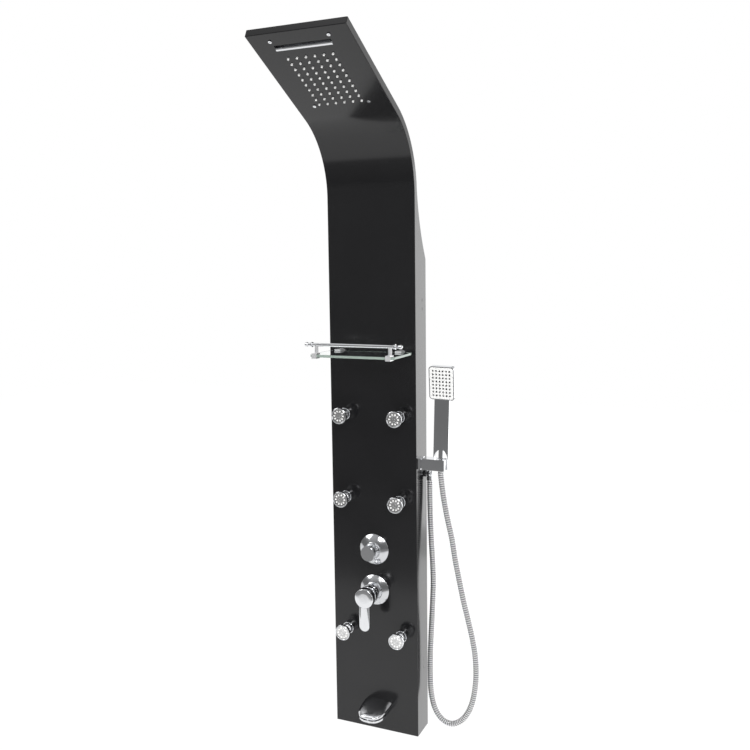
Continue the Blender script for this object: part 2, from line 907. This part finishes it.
@dataclass
class HandsetHose:
    """The ribbed hose that hangs in one loop between its outlet and the handset."""

    RINGS = 4

    outer: float = 7.0
    groove: float = 5.9
    bevel: float = 0.25
    pitch: float = 5.4
    sides: int = 16
    fine: int = 40
    outlet_end: Point = (122.5, 57, 630)
    handset_end: Point = (165, 20, 691.5)
    lean: float = 1.5
    below_fork: float = 26.7
    route: tuple[Point, ...] = (
        (123, 56, 580), (125, 54, 530), (128, 52, 475), (131, 51, 430), (133, 50, 380),
        (132, 48, 330), (130, 47, 285), (128, 46, 240), (127, 44, 195), (127, 43, 148),
        (129, 42, 103), (138, 41, 64), (156, 40, 37), (180, 39, 29), (205, 38, 41),
        (225, 37, 68), (238, 36, 104), (245, 35, 152), (245, 34, 202), (239, 32, 250),
        (228, 31, 300), (217, 29, 347), (206, 28, 400), (196.5, 26, 452), (189, 25, 500),
        (178.5, 23, 550), (170, 21, 600),
    )

    def knots(self) -> list[Vector]:
        """Lists the points that the hose passes, straight for one diameter at each end.

        Returns:
            The points, in millimetres of the panel.
        """
        lean = math.radians(self.lean)
        way = Vector((math.sin(lean), 0, math.cos(lean)))
        start = Vector(self.outlet_end)
        end = Vector(self.handset_end) - self.below_fork * way
        drop = Vector((0, 0, 2 * self.outer))
        return [start, start - drop, *map(Vector, self.route), end - 2 * self.outer * way, end]

    def line(self) -> list[Vector]:
        """Runs one smooth curve through the points.

        Returns:
            The places along the hose, in metres of the frame.
        """
        knots = self.knots()
        padded = [2 * knots[0] - knots[1], *knots, 2 * knots[-1] - knots[-2]]
        places = []
        for a, b, c, d in zip(padded, padded[1:], padded[2:], padded[3:]):
            for step in range(self.fine):
                t = step / self.fine
                spot = 2 * b + (c - a) * t + (2 * a - 5 * b + 4 * c - d) * t * t
                places.append((spot + (3 * b - a - 3 * c + d) * t ** 3) / 2)
        return [place(*spot) for spot in [*places, knots[-1]]]

    def spaced(self, places: list[Vector], count: int) -> list[Vector]:
        """Sets places at even distances along a line of places.

        Args:
            places: The line.
            count: Number of places to set.

        Returns:
            The even places.
        """
        run = [0.0]
        for near, far in zip(places, places[1:]):
            run.append(run[-1] + (far - near).length)
        even, k = [], 0
        for i in range(count):
            goal = run[-1] * i / (count - 1)
            while k < len(places) - 2 and run[k + 1] < goal:
                k += 1
            share = (goal - run[k]) / (run[k + 1] - run[k])
            even.append(places[k].lerp(places[k + 1], share))
        return even

    def tube(self, centres: list[Vector]) -> Piece:
        """Sweeps the ribbed wall along its centres, RINGS of them to a rib.

        Args:
            centres: Evenly spaced centres of the rings.

        Returns:
            The tube, closed at both ends.
        """
        shoulder = self.outer - self.bevel
        profile = (self.groove, shoulder, self.outer, shoulder)
        points, faces = [], []
        for i, centre in enumerate(centres):
            ahead = centres[min(i + 1, len(centres) - 1)] - centres[max(i - 1, 0)]
            side = Vector((0, 1, 0)).cross(ahead).normalized()
            other = ahead.cross(side).normalized()
            for k in range(self.sides):
                turn = 2 * math.pi * k / self.sides
                out = math.cos(turn) * side + math.sin(turn) * other
                points.append(centre + profile[i % self.RINGS] * MM * out)
        for i in range(len(centres) - 1):
            for k in range(self.sides):
                a, b = i * self.sides + k, i * self.sides + (k + 1) % self.sides
                faces.append((a, b, b + self.sides, a + self.sides))
        last = (len(centres) - 1) * self.sides
        faces.append(tuple(reversed(range(self.sides))))
        faces.append(tuple(range(last, last + self.sides)))
        mesh = bpy.data.meshes.new("handset_hose_ribbed")
        mesh.from_pydata(points, [], faces)
        for look in (Surface.HOSE_CHROME, Surface.GROOVE):
            mesh.materials.append(look.value.material())
        low = (0, self.RINGS - 1)
        for number in range((len(centres) - 1) * self.sides):
            ring = number // self.sides % self.RINGS
            mesh.polygons[number].material_index = int(ring in low)
        piece = Bench.add("handset_hose_ribbed", mesh)
        Bench.close_up(piece)
        Bench.smooth(piece, 60)
        return piece

    def build(self) -> None:
        places = self.line()
        length = sum((b - a).length for a, b in zip(places, places[1:]))
        ribs = round(length / (self.pitch * MM))
        piece = self.tube(self.spaced(places, self.RINGS * ribs + 1))
        seat(piece, "column", "hose_chrome", None, "handset_hose")
        [tuple(spot) for spot in self.spaced(places, 160)]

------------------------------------

→ **Given task**: Go through the material above line by line and copy it exactly.

→ **Exercise answer**:
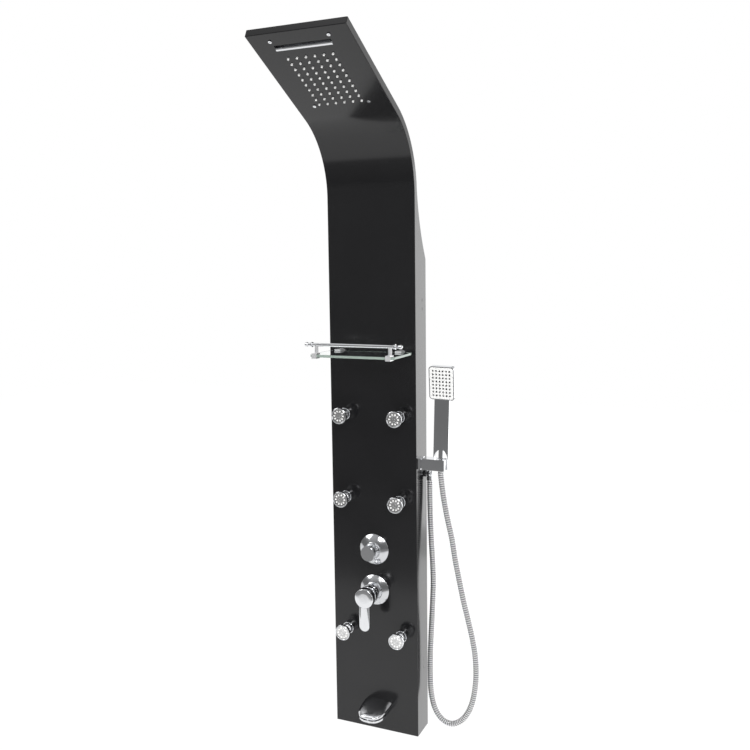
Continue the Blender script for this object: part 2, from line 907. This part finishes it.
@dataclass
class HandsetHose:
    """The ribbed hose that hangs in one loop between its outlet and the handset."""

    RINGS = 4

    outer: float = 7.0
    groove: float = 5.9
    bevel: float = 0.25
    pitch: float = 5.4
    sides: int = 16
    fine: int = 40
    outlet_end: Point = (122.5, 57, 630)
    handset_end: Point = (165, 20, 691.5)
    lean: float = 1.5
    below_fork: float = 26.7
    route: tuple[Point, ...] = (
        (123, 56, 580), (125, 54, 530), (128, 52, 475), (131, 51, 430), (133, 50, 380),
        (132, 48, 330), (130, 47, 285), (128, 46, 240), (127, 44, 195), (127, 43, 148),
        (129, 42, 103), (138, 41, 64), (156, 40, 37), (180, 39, 29), (205, 38, 41),
        (225, 37, 68), (238, 36, 104), (245, 35, 152), (245, 34, 202), (239, 32, 250),
        (228, 31, 300), (217, 29, 347), (206, 28, 400), (196.5, 26, 452), (189, 25, 500),
        (178.5, 23, 550), (170, 21, 600),
    )

    def knots(self) -> list[Vector]:
        """Lists the points that the hose passes, straight for one diameter at each end.

        Returns:
            The points, in millimetres of the panel.
        """
        lean = math.radians(self.lean)
        way = Vector((math.sin(lean), 0, math.cos(lean)))
        start = Vector(self.outlet_end)
        end = Vector(self.handset_end) - self.below_fork * way
        drop = Vector((0, 0, 2 * self.outer))
        return [start, start - drop, *map(Vector, self.route), end - 2 * self.outer * way, end]

    def line(self) -> list[Vector]:
        """Runs one smooth curve through the points.

        Returns:
            The places along the hose, in metres of the frame.
        """
        knots = self.knots()
        padded = [2 * knots[0] - knots[1], *knots, 2 * knots[-1] - knots[-2]]
        places = []
        for a, b, c, d in zip(padded, padded[1:], padded[2:], padded[3:]):
            for step in range(self.fine):
                t = step / self.fine
                spot = 2 * b + (c - a) * t + (2 * a - 5 * b + 4 * c - d) * t * t
                places.append((spot + (3 * b - a - 3 * c + d) * t ** 3) / 2)
        return [place(*spot) for spot in [*places, knots[-1]]]

    def spaced(self, places: list[Vector], count: int) -> list[Vector]:
        """Sets places at even distances along a line of places.

        Args:
            places: The line.
            count: Number of places to set.

        Returns:
            The even places.
        """
        run = [0.0]
        for near, far in zip(places, places[1:]):
            run.append(run[-1] + (far - near).length)
        even, k = [], 0
        for i in range(count):
            goal = run[-1] * i / (count - 1)
            while k < len(places) - 2 and run[k + 1] < goal:
                k += 1
            share = (goal - run[k]) / (run[k + 1] - run[k])
            even.append(places[k].lerp(places[k + 1], share))
        return even

    def tube(self, centres: list[Vector]) -> Piece:
        """Sweeps the ribbed wall along its centres, RINGS of them to a rib.

        Args:
            centres: Evenly spaced centres of the rings.

        Returns:
            The tube, closed at both ends.
        """
        shoulder = self.outer - self.bevel
        profile = (self.groove, shoulder, self.outer, shoulder)
        points, faces = [], []
        for i, centre in enumerate(centres):
            ahead = centres[min(i + 1, len(centres) - 1)] - centres[max(i - 1, 0)]
            side = Vector((0, 1, 0)).cross(ahead).normalized()
            other = ahead.cross(side).normalized()
            for k in range(self.sides):
                turn = 2 * math.pi * k / self.sides
                out = math.cos(turn) * side + math.sin(turn) * other
                points.append(centre + profile[i % self.RINGS] * MM * out)
        for i in range(len(centres) - 1):
            for k in range(self.sides):
                a, b = i * self.sides + k, i * self.sides + (k + 1) % self.sides
                faces.append((a, b, b + self.sides, a + self.sides))
        last = (len(centres) - 1) * self.sides
        faces.append(tuple(reversed(range(self.sides))))
        faces.append(tuple(range(last, last + self.sides)))
        mesh = bpy.data.meshes.new("handset_hose_ribbed")
        mesh.from_pydata(points, [], faces)
        for look in (Surface.HOSE_CHROME, Surface.GROOVE):
            mesh.materials.append(look.value.material())
        low = (0, self.RINGS - 1)
        for number in range((len(centres) - 1) * self.sides):
            ring = number // self.sides % self.RINGS
            mesh.polygons[number].material_index = int(ring in low)
        piece = Bench.add("handset_hose_ribbed", mesh)
        Bench.close_up(piece)
        Bench.smooth(piece, 60)
        return piece

    def build(self) -> None:
        places = self.line()
        length = sum((b - a).length for a, b in zip(places, places[1:]))
        ribs = round(length / (self.pitch * MM))
        piece = self.tube(self.spaced(places, self.RINGS * ribs + 1))
        seat(piece, "column", "hose_chrome", None, "handset_hose")
        [tuple(spot) for spot in self.spaced(places, 160)]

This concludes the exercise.